# Aim of the exercise
Transcribe, exactly as they appear, the line that contains "buildPallet();", the line that contains "bpy.data.objects.remove(obj)", and every line in between, and nothing else.

# Data extract
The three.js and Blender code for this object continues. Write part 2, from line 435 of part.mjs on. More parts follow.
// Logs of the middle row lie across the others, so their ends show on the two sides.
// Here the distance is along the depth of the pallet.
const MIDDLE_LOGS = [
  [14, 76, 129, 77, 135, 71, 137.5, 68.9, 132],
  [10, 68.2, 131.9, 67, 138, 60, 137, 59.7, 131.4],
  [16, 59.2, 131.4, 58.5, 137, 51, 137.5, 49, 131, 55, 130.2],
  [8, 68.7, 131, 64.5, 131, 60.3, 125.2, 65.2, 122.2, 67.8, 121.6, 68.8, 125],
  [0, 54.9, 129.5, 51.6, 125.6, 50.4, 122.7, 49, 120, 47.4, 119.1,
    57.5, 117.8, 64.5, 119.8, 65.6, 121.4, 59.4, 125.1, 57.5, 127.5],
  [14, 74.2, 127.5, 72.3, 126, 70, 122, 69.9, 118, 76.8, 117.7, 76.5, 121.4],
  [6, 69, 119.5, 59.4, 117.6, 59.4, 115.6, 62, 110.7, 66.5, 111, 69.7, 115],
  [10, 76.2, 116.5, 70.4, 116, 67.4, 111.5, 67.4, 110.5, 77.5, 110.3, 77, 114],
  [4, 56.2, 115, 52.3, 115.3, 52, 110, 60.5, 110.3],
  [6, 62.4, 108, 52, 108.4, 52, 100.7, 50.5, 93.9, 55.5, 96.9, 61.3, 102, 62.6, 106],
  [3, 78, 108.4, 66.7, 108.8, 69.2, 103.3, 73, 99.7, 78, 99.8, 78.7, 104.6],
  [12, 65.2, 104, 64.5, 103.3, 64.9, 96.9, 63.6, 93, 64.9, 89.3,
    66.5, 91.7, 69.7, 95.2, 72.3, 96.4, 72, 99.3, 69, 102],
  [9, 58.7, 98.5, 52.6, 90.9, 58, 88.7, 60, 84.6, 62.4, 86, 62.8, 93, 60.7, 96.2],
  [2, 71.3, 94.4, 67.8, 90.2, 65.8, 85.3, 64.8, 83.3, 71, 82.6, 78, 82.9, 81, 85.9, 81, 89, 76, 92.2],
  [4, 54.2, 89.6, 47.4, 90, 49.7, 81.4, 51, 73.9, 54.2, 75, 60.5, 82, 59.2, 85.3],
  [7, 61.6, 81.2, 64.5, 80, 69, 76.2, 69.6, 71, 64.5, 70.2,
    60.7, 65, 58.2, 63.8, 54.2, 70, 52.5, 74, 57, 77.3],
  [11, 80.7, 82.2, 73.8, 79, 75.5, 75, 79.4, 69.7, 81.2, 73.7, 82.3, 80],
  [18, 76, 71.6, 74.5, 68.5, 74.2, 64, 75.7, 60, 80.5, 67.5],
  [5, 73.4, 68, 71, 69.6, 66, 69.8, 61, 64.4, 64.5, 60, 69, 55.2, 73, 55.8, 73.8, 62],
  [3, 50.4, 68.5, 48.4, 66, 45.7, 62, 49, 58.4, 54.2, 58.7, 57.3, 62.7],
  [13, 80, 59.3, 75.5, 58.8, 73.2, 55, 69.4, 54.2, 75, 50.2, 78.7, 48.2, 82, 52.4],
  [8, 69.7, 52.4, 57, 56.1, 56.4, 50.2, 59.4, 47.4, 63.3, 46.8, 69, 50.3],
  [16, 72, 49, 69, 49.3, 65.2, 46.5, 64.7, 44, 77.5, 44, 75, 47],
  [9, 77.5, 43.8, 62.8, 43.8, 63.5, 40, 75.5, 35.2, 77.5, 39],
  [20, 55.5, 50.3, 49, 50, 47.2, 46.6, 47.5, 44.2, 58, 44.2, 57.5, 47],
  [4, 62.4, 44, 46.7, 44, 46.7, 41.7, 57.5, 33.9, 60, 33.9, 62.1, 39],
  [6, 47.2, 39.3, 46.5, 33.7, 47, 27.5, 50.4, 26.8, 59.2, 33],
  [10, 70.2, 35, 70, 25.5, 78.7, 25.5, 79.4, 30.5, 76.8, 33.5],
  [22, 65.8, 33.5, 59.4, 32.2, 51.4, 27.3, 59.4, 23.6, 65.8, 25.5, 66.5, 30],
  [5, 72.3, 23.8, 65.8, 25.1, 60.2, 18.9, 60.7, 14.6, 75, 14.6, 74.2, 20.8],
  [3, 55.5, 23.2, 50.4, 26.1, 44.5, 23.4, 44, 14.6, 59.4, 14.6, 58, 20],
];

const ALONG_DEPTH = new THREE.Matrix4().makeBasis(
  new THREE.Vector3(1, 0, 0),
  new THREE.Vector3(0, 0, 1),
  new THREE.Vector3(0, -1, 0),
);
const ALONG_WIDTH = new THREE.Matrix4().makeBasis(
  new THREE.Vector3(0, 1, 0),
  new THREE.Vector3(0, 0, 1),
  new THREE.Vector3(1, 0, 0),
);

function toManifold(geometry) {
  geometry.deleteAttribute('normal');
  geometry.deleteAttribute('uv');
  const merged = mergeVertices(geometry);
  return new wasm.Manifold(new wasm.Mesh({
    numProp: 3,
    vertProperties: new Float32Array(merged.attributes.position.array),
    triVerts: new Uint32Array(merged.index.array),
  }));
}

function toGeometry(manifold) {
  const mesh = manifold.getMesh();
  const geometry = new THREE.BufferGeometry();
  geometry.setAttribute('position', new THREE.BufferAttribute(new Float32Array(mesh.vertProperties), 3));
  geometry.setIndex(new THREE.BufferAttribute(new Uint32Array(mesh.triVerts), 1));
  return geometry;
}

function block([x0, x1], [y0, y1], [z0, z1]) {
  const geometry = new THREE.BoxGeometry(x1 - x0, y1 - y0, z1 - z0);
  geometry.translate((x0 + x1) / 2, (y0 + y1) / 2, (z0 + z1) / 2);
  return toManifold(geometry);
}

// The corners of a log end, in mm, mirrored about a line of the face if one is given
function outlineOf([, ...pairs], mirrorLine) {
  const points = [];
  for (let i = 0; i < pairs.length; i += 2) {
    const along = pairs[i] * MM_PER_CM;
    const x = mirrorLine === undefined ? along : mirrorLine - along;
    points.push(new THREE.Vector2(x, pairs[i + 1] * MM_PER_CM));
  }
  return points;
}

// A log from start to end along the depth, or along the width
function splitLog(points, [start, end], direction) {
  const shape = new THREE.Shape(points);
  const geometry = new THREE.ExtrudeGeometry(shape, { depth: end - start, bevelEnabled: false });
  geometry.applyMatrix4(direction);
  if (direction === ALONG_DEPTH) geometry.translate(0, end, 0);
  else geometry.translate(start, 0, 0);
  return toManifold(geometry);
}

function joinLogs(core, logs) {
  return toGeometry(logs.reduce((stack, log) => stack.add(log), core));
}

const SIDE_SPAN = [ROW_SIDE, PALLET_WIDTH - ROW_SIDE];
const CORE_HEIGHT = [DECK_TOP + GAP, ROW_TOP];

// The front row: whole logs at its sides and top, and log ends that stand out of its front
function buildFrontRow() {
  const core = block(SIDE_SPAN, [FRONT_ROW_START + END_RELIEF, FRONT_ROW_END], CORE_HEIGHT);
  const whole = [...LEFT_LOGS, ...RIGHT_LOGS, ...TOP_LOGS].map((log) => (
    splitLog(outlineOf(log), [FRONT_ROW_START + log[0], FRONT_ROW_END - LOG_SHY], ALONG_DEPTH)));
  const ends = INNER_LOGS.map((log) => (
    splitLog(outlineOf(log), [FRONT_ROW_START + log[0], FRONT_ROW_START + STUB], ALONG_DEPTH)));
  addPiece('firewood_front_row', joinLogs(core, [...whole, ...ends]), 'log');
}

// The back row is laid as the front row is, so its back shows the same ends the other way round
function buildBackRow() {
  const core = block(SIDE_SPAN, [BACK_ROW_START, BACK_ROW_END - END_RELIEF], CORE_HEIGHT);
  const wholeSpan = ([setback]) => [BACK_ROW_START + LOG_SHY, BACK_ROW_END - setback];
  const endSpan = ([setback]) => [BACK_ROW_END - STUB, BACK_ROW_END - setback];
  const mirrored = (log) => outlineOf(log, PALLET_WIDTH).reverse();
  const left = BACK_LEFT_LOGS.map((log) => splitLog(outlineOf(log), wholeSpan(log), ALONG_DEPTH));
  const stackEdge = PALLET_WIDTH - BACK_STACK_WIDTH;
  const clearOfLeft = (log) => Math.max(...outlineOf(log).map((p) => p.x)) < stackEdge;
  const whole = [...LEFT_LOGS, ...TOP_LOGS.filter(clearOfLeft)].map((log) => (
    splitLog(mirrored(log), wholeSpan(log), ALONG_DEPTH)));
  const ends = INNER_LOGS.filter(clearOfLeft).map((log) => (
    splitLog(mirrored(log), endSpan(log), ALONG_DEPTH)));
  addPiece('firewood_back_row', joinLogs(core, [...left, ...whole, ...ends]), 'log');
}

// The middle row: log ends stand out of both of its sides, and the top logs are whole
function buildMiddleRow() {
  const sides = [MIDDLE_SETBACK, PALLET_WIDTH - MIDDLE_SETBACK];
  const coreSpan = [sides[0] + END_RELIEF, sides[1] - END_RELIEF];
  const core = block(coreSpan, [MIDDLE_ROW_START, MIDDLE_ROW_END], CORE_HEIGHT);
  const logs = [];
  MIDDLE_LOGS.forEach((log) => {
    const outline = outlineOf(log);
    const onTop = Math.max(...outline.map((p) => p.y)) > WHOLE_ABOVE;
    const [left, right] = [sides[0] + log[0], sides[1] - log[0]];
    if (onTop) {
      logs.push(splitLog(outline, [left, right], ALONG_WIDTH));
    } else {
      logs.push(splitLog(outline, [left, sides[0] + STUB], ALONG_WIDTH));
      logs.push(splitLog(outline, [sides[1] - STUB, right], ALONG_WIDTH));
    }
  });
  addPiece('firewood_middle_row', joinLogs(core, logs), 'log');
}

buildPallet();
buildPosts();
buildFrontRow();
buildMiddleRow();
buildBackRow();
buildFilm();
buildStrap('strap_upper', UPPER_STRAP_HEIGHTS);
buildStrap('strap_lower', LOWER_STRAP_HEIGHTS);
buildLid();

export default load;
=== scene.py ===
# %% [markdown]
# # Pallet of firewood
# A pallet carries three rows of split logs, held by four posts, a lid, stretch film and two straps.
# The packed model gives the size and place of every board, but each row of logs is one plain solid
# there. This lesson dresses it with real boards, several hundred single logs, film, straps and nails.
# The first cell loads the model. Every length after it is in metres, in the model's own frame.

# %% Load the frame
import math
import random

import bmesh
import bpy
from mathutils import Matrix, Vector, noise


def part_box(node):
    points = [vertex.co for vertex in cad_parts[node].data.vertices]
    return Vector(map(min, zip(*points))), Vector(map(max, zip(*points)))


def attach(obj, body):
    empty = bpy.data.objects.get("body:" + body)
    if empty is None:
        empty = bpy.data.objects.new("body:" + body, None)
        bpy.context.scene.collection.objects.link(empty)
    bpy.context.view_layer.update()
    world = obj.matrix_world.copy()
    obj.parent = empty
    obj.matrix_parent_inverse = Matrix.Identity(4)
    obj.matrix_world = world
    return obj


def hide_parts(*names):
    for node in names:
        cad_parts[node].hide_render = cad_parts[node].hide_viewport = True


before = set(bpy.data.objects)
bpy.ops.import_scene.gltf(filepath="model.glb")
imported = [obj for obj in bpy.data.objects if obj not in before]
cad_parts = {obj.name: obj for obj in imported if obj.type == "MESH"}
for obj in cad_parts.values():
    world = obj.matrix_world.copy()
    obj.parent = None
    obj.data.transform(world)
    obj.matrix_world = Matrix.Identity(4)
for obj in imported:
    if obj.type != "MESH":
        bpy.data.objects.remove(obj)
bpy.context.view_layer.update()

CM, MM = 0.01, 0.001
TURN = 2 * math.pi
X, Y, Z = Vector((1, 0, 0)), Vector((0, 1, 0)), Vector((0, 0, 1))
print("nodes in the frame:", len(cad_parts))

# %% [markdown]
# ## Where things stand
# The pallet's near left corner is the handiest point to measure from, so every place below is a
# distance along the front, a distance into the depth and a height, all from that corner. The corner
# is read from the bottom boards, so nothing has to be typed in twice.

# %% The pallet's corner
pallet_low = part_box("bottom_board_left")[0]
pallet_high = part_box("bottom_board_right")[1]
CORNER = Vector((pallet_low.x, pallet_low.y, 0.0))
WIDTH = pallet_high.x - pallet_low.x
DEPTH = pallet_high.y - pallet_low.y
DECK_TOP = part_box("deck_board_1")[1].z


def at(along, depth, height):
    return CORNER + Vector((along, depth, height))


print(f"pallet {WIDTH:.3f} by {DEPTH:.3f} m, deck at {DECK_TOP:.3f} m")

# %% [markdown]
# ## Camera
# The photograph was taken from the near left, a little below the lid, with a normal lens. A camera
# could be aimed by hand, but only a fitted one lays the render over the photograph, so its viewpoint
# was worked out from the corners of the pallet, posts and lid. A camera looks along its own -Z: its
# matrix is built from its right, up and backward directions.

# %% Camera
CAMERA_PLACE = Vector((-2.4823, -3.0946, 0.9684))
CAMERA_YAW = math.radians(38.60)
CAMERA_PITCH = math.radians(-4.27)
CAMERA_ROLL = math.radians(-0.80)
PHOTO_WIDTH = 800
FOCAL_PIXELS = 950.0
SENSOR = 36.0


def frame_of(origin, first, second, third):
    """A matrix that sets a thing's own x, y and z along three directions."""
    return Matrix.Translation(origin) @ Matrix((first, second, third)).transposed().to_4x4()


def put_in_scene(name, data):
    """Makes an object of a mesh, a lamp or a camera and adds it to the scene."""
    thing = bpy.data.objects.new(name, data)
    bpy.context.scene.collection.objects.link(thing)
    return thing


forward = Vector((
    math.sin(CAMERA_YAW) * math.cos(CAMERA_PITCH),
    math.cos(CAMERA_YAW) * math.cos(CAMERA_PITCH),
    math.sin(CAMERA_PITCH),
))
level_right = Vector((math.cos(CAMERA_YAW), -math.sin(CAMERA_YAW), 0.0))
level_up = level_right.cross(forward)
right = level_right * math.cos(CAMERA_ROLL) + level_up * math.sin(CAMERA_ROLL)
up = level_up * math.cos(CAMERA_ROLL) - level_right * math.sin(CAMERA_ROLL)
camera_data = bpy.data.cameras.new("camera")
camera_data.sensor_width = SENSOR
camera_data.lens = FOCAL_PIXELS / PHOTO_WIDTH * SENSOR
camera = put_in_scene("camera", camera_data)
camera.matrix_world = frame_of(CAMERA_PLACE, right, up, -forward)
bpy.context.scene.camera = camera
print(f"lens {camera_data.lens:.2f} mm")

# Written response
buildPallet();
buildPosts();
buildFrontRow();
buildMiddleRow();
buildBackRow();
buildFilm();
buildStrap('strap_upper', UPPER_STRAP_HEIGHTS);
buildStrap('strap_lower', LOWER_STRAP_HEIGHTS);
buildLid();

export default load;
=== scene.py ===
# %% [markdown]
# # Pallet of firewood
# A pallet carries three rows of split logs, held by four posts, a lid, stretch film and two straps.
# The packed model gives the size and place of every board, but each row of logs is one plain solid
# there. This lesson dresses it with real boards, several hundred single logs, film, straps and nails.
# The first cell loads the model. Every length after it is in metres, in the model's own frame.

# %% Load the frame
import math
import random

import bmesh
import bpy
from mathutils import Matrix, Vector, noise


def part_box(node):
    points = [vertex.co for vertex in cad_parts[node].data.vertices]
    return Vector(map(min, zip(*points))), Vector(map(max, zip(*points)))


def attach(obj, body):
    empty = bpy.data.objects.get("body:" + body)
    if empty is None:
        empty = bpy.data.objects.new("body:" + body, None)
        bpy.context.scene.collection.objects.link(empty)
    bpy.context.view_layer.update()
    world = obj.matrix_world.copy()
    obj.parent = empty
    obj.matrix_parent_inverse = Matrix.Identity(4)
    obj.matrix_world = world
    return obj


def hide_parts(*names):
    for node in names:
        cad_parts[node].hide_render = cad_parts[node].hide_viewport = True


before = set(bpy.data.objects)
bpy.ops.import_scene.gltf(filepath="model.glb")
imported = [obj for obj in bpy.data.objects if obj not in before]
cad_parts = {obj.name: obj for obj in imported if obj.type == "MESH"}
for obj in cad_parts.values():
    world = obj.matrix_world.copy()
    obj.parent = None
    obj.data.transform(world)
    obj.matrix_world = Matrix.Identity(4)
for obj in imported:
    if obj.type != "MESH":
        bpy.data.objects.remove(obj)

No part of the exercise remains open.